[I18n-sig] How does Python Unicode treat surrogates?

Martin v. Loewis martin@loewis.home.cs.tu-berlin.de
Tue, 26 Jun 2001 07:21:35 +0200


> Martin v. Loewis writes:
> > > How then is u"\U00200000" represented internally if you use UCS-2 as
> > > the internal storage representation?
> > 
> > I think the obvious answer is: It is not supported. It will give an
> > exception when you try to convert an UTF-8 or UTF-16 string that has
> > such a character, it will be an error if you pass a surrogate to
> > unichr, or in a \u literal.
> 
> So the characters added in Unicode 3.1 in planes 1, 2, and 14 would
> not be representable in Python?
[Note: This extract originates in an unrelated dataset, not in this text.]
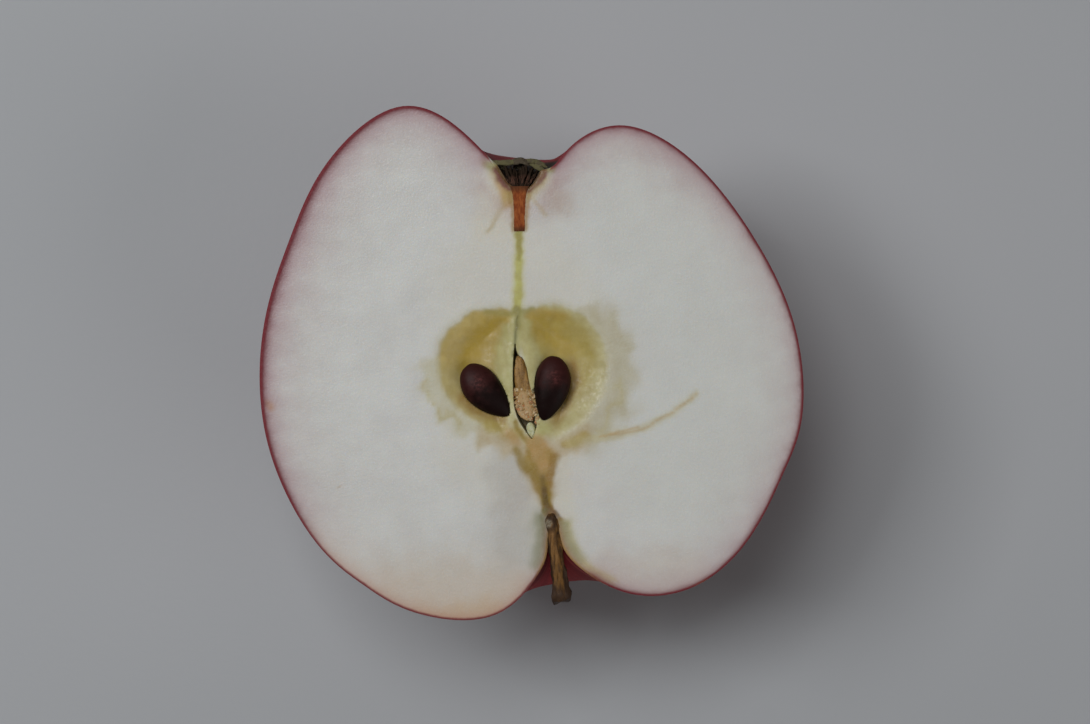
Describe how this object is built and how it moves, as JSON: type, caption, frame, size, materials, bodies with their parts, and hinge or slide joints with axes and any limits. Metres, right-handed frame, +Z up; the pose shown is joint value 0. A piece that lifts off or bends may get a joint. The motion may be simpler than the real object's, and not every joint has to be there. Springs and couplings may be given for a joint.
{
  "type": "apple half",
  "caption": "Half of a red apple cut lengthwise through the core, with pips, torn core husk, dried calyx and stem, lying on its round back with the cut face up.",
  "frame": {"origin": "on the table under the middle of the half's outline", "axes": "+Z up out of the cut face, +Y along the core towards the calyx, -Y towards the stem, +X across the cut"},
  "size_m": [0.0755, 0.0713, 0.037],
  "materials": {
    "flesh": "moist white flesh under a thin glossy red skin",
    "pip": "glossy dark brown seed coat",
    "unripe_pip": "pale, soft and slightly moist",
    "husk": "dry and crumbly",
    "style_tube": "dry, fibrous, orange brown",
    "dried_flower": "withered, matt, grey green to black",
    "bark": "ridged brown bark"
  },
  "bodies": {
    "root": {"apple_half": "flesh", "seed_left": "pip", "seed_right": "pip", "aborted_seed": "unripe_pip", "core_husk": "husk", "style_column": "style_tube", "calyx": "dried_flower", "stem": "bark"}
  },
  "joints": []
}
Seems a bit draconian to make your
> life easier.

With Fredrik's solution, you'ld have to rebuild your Python interpreter
with a 32-bit Unicode type to represent the characters. With that
option, we'ld delegate the decision to administrators and Python
distributors. If their users demand support for the additional
characters, they will need to consider wasting space.

Of course, byte code files should then use UTF-16, to allow some
portability of byte code across platforms. If a byte code file
contains a plane 2 string literal, it could not be imported into an
interpreter who uses UCS-2, just as the corresponding source code
import would fail.

Regards,
Martin